-- START OF SOURCE DATA --

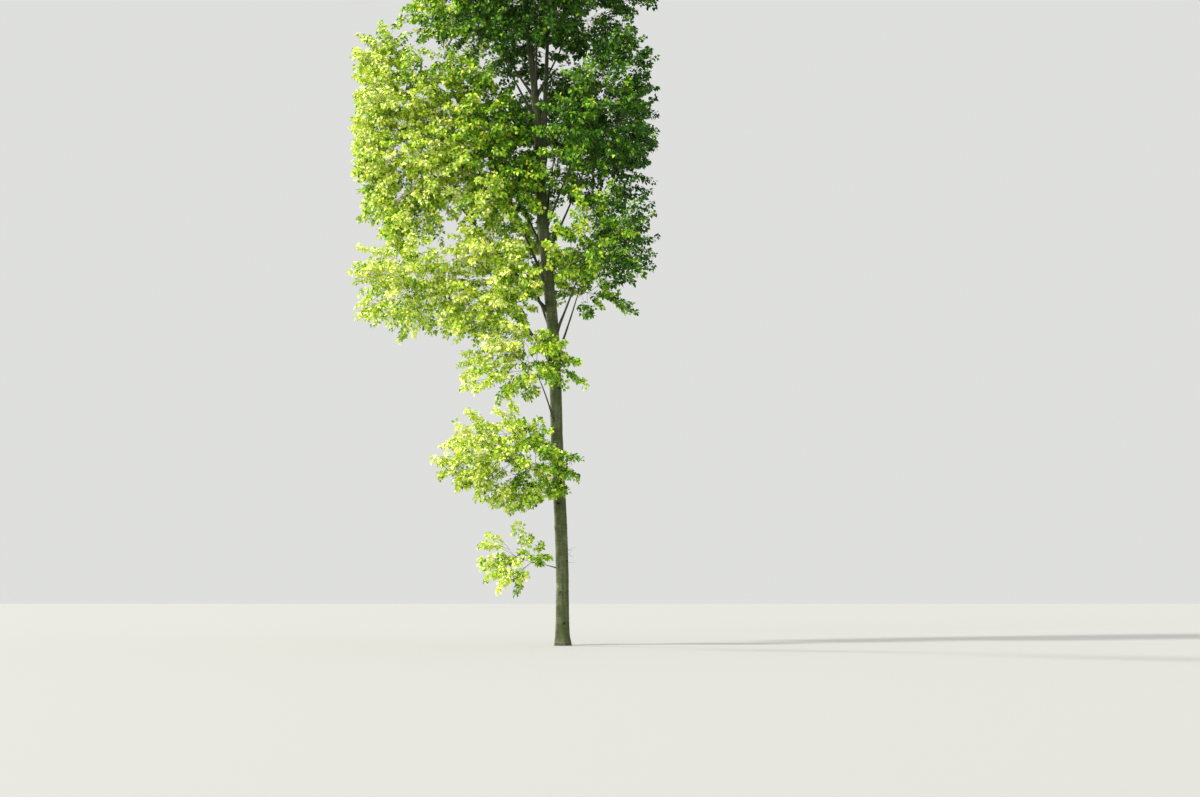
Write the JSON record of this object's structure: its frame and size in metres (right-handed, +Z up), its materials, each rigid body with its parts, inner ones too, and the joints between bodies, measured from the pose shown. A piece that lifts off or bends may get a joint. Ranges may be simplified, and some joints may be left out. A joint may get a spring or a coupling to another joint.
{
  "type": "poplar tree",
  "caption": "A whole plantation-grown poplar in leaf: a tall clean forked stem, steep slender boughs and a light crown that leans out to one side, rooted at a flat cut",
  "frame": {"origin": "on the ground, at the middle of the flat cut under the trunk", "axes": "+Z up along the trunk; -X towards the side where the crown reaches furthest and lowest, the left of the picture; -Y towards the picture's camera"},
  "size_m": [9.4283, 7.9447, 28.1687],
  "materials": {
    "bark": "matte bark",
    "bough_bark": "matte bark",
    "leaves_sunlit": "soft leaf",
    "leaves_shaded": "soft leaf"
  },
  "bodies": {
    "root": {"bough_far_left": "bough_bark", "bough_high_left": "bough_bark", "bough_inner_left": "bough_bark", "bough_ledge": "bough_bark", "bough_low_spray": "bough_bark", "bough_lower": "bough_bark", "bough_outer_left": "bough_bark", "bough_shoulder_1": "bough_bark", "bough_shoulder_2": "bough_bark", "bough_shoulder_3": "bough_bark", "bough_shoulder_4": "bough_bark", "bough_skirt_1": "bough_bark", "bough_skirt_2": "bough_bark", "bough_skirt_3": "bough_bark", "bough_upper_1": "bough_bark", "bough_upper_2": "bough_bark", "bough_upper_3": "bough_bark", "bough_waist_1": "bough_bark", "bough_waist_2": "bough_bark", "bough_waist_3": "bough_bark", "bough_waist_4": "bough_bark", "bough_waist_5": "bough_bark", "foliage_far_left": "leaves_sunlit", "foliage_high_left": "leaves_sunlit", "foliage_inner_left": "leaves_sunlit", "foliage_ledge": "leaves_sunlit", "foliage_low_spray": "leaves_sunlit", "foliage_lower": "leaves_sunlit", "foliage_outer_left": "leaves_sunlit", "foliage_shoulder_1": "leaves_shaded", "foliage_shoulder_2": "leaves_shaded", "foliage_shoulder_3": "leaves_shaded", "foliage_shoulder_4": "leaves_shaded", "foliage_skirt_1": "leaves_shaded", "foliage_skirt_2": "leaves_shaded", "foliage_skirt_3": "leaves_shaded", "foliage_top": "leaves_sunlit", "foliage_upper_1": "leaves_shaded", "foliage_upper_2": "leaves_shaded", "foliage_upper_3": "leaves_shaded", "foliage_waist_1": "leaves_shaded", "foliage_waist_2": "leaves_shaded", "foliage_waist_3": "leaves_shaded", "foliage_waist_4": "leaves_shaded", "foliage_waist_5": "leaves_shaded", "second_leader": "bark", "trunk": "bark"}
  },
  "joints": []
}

-- END OF SOURCE DATA --

**WHAT IS BEING ASKED:** Filter lines by "materials" and return each hit.

**PROBLEM SOLUTION:**
Write the JSON record of this object's structure: its frame and size in metres (right-handed, +Z up), its materials, each rigid body with its parts, inner ones too, and the joints between bodies, measured from the pose shown. A piece that lifts off or bends may get a joint. Ranges may be simplified, and some joints may be left out. A joint may get a spring or a coupling to another joint.
  "materials": {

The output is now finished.